Looking at the context of the World Bank in toto, and at the theme of development as freedom, I took a very critical view, and I concluded that:

1. Development as freedom is misleading; it is an opinion, a slogan--not a “truth.” It is a bit of advertising to promote and make softer the image of the World Bank.

2. Basically and intrinsically, banks are in business for profit, and as they say, that is “their bottom line”. But we have been persuaded that the Bank, whose real name is International Bank for Reconstruction and Development (IBRD) is altruistic, and has as its goal to improve the lot of poor people in the developing countries. If that were so, the Bank would have forgiven the debts of those countries years ago. And it could have taken up the suggestion made by Lester Pearson, Prime Minister of Canada in the 1970¹s, to set up a world tax of one tenth of one per cent of the Developed countries’ GDP as a world development fund to finance the development process in the poor countries.

3. In the Orwellian sense, I suspect that Amartya Sen’s book is a strategy to shift the focus of the development agenda from PROFIT to the more palatable, humanitarian goal of FREEDOM, in keeping with the rhetoric of globalization so prized nowadays by the hegemon.

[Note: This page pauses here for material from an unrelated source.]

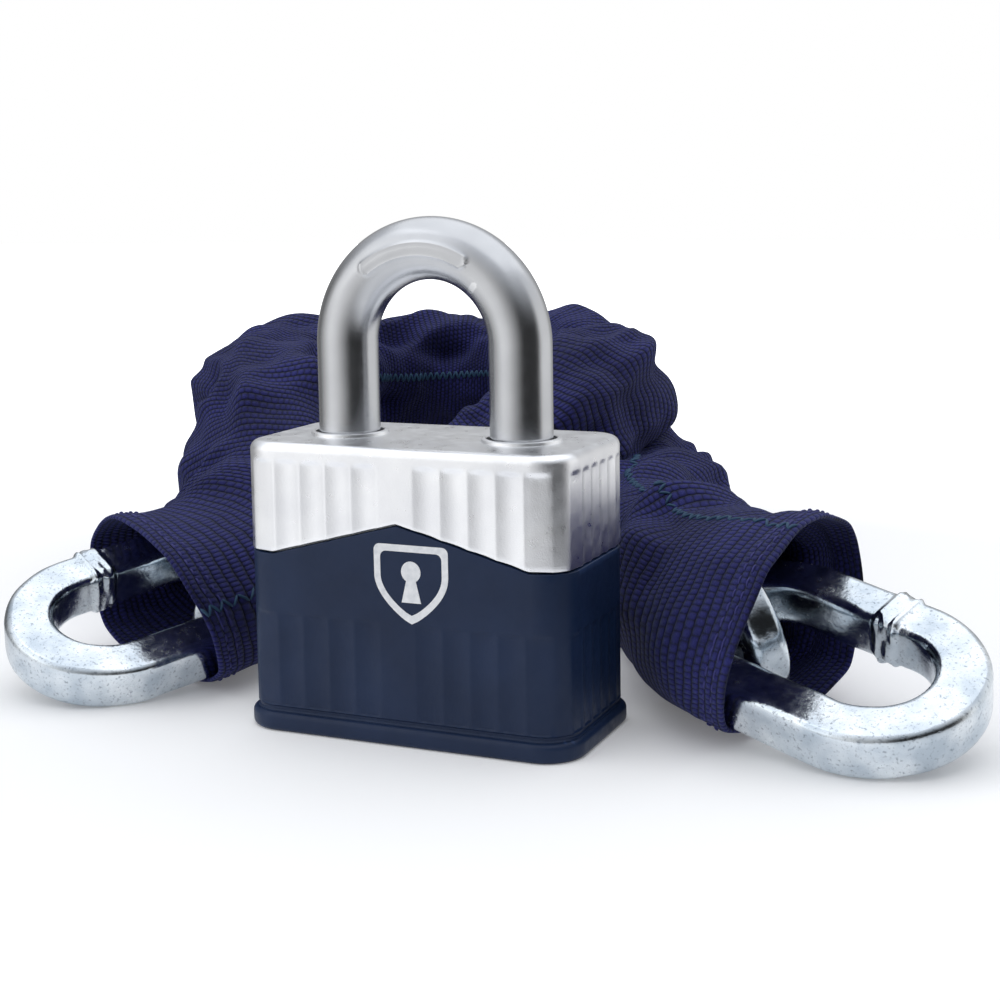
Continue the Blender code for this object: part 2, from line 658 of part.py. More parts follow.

Of course, I am theorizing, and using Orwell’s Nineteen Eighty-Four as a point of departure. I allow myself to do this by using the critique taken from Paulo Freire’s work on “concientizacao” which in its basic translation from the Portuguese means “awareness” or “awareness-raising”. I consider my presentation here a form of consciousness-raising.

In this instance, my context is present time: during the first year of the Second Gulf war and during the early phase of globalization. I am guided culturally, and sensitized, by my reading of Lewis Mumford’s: The Myth of the Machine: The Pentagon of Power(1970), and especially by Manuel Castell’s The Rise of the Network Society (1996) and End of Millennium (1998).

Mumford’s work shows how mechanization and systems theory have tended to overwhelm humankind, and have encouraged and informed militarism and its partners, industrialism and space engineering, and where product takes precedence over process .

Castell¹s work brings us forward by two generations into the Information Age, a transitional period where we are now, and in which sovereignty, global politics, and economics are being transformed by Informationism.

Let me say in closing, that I can only admumbrate these ideas in the time allotted us. I think it is regrettable that we have let these implications of the conference title slip by unnoticed. But I am not blaming anyone. It seems inevitable, and true to Orwell¹s vision, that the Zeitgeist of our times should creep in, almost unnoticed, and unwittingly plant its agenda at the forefront of this year’s Comparative and International Society’s Conference. This is why we are going against the flow.

Bibliography:

Manuel Castells (1996, 1998) The Rise of the Network Society, Vol.1, The Information Age: Economy, Society and Culture. Blackwell Publishers.

Paulo Freire (1970 ) The Pedagogy of the Oppressed. Continuum.

Lewis Mumford (1970) The Myth of the Machine: The Pentagon of Power. Harcourt Brace Jovanovich.

George Orwell (1949) Nineteen Eighty-Four. Harcourt Brace Jovanovich.

Amartya Sen (1999) Development as Freedom. Anchor Books.

Adam Smith (1776) The Wealth of Nations. Penguin.